Darya Kozyreva (19 Jahre alt): “Die Ukraine hat schon gewonnen”

 

Das Petrograder Bezirksgericht in Sankt Petersburg hat die 19-jährige Darya Kozyreva wegen „Diskreditierung“ der russischen Armee zu zwei Jahren und acht Monaten Gefängnis verurteilt, nachdem sie mehr als ein Jahr in Untersuchungshaft verbracht hatte, weil sie ein Gedicht von Taras Schewtschenko auf eine Statue des ukrainischen Dichters geklebt und ein Antikriegsinterview gegeben hatte. Die Staatsanwaltschaft hatte eine sechsjährige Haftstrafe gefordert. Mediazona hat das Plädoyer der Angeklagten ins Englische übersetzt; hier unsere deutsche Übersetzung:

 

"Es gibt ein auffälliges Merkmal in der russischen Geschichte: Egal, wer an der Macht ist - ob Zaren oder Kommunisten - ihr Regime scheint von einer Art Religion geleitet zu sein, die es ihnen verbietet, die Ukraine einfach in Ruhe zu lassen. Die Herrscher tragen zwar unterschiedliche Gewänder, aber sie sind alle aus demselben Holz geschnitzt.

Man sollte meinen, dass sie nach so vielen Jahrhunderten das Offensichtliche begriffen haben: Lasst uns einfach gehen. Ja, Moskau hat Schlachten gewonnen - viele Schlachten -, aber einen endgültigen Sieg hat es nie errungen. Und das wird es auch nie. Das ukrainische Volk wird es nicht zulassen. Es hat genug.

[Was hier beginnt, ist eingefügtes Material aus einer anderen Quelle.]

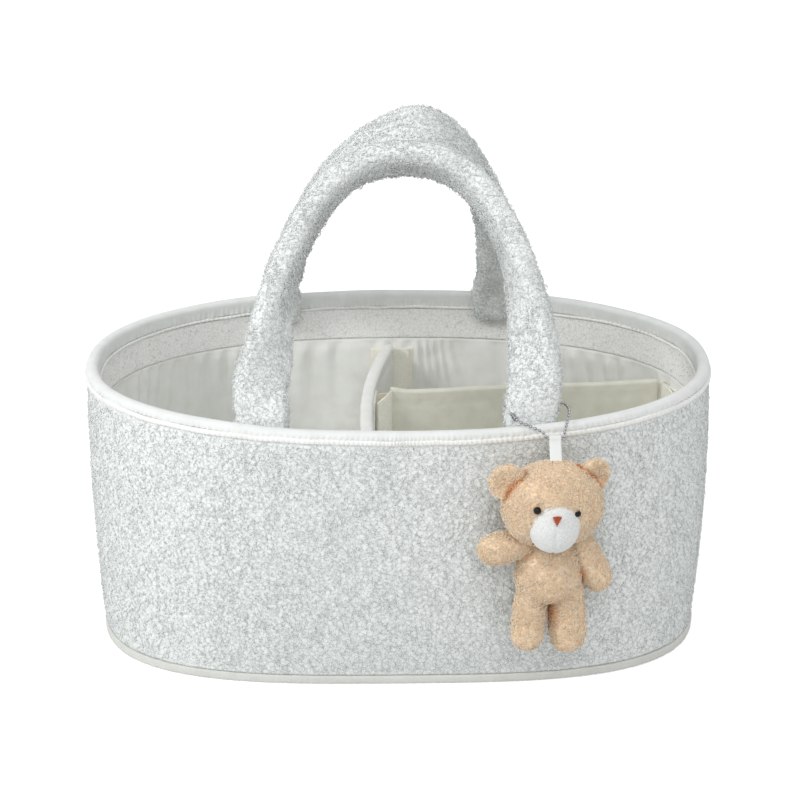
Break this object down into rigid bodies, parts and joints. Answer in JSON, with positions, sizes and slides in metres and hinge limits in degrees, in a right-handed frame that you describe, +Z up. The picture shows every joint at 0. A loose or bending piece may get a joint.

Aber diejenigen, die die Besatzung lieben, haben das nie verstanden. Sie sind nicht so schlau, wie sie glauben. Niemand hat ihnen jemals das Recht gegeben, über die Vergangenheit oder die Zukunft der Ukraine zu bestimmen. Sie verkennen, dass die Ukrainer keinen „großen Bruder“ brauchen, und schon gar nicht die Fantasie einer so genannten „einheitlichen russischen Volkstrinität“.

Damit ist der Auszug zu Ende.